Clone the HIPI GitHub Repository

The best way to get the latest version of HIPI is by cloning the official GitHub repository and building it along with all of the tools and example programs yourself. This only takes a few minutes and verifies that your system is properly setup and ready to begin developing your own HIPI applications:
$> git clone git@github.com:uvagfx/hipi.git
        

Build the HIPI Library and Example Programs

From the HIPI root directory, simply run gradle to build the HIPI library along with all of the tools and example programs:
$> cd hipi
$> gradle
:core:compileJava
:core:processResources
:core:classes
:core:jar
:tools:downloader:compileJava
:tools:downloader:processResources
:tools:downloader:classes
:tools:downloader:jar
:tools:dumpHib:compileJava
:tools:dumpHib:processResources
:tools:dumpHib:classes
:tools:dumpHib:jar
...
:install

Finished building the HIPI library along with all tools and examples.

BUILD SUCCESSFUL

Total time: 2.058 secs	
        
If the build fails, first carefully review the steps above. If you are convinced that you are doing everything correctly and that you've found an issue with the HIPI distribution or documentation please post a question to the HIPI Users Group or file a bug report.

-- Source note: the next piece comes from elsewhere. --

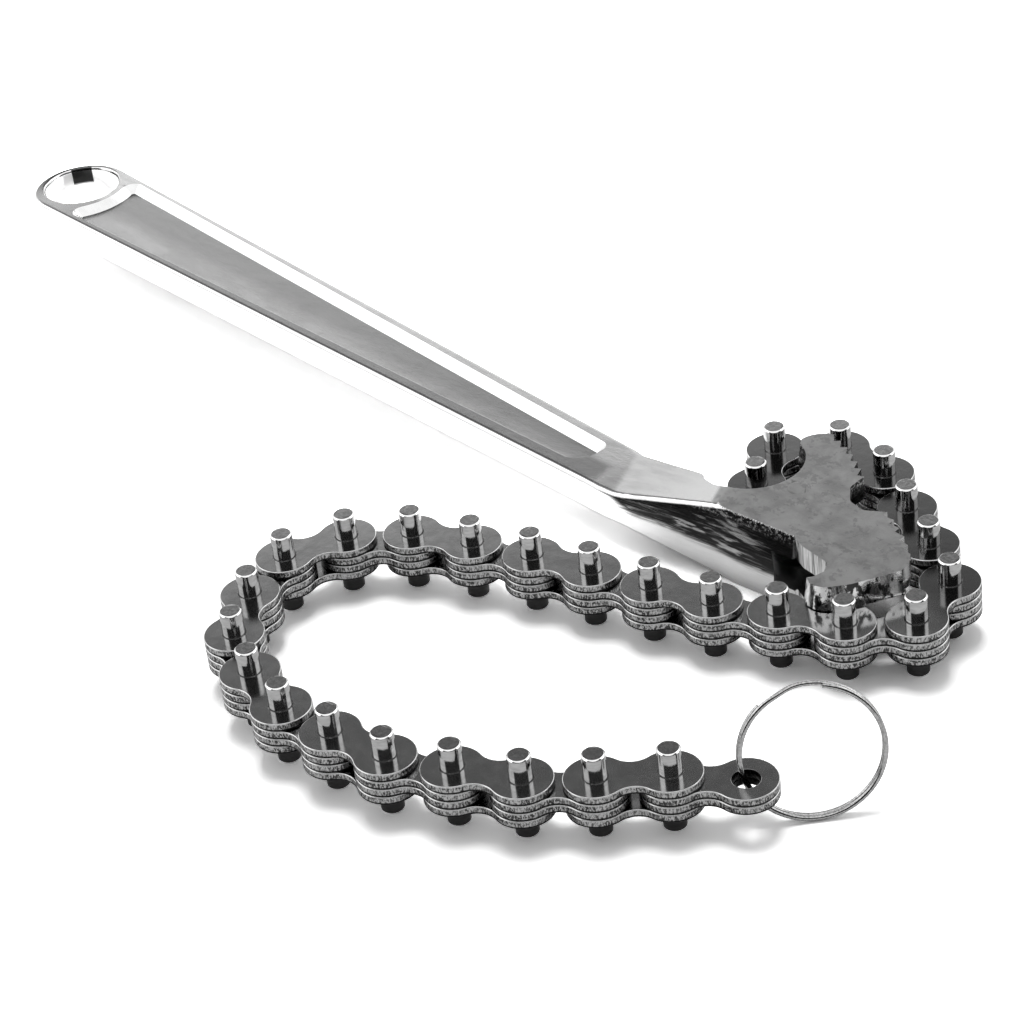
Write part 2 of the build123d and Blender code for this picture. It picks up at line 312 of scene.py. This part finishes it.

After the build finishes, you may want to inspect the settings.gradle file in the root directory and the build.gradle files in each directory to familiarize yourself with the various build targets. If you're new to Gradle, we recommend reviewing this tutorial. For example, to build only the hibImport tool from scratch:
$> gradle clean tools:hibImport:jar
:core:clean
...
:core:compileJava
:core:processResources UP-TO-DATE
:core:classes
:core:jar
:tools:hibImport:compileJava
:tools:hibImport:processResources UP-TO-DATE
:tools:hibImport:classes
:tools:hibImport:jar

BUILD SUCCESSFUL

Total time: 1.197 secs
        
HIPI is now installed on your system. To learn about future updates to the HIPI distribution you should join the HIPI Users Group and watch the HIPI GitHub repository. You can always obtain the latest version of HIPI on the release branch with the following git pull command:
$> git pull origin release
From github.com:uvagfx/hipi
 * branch            release    -> FETCH_HEAD
Already up-to-date.
       	
Also, you can experiment with the development branch, which contains the latest features that have not yet been integrated into the main release branch. Note that the development branch is generally less stable than the release branch.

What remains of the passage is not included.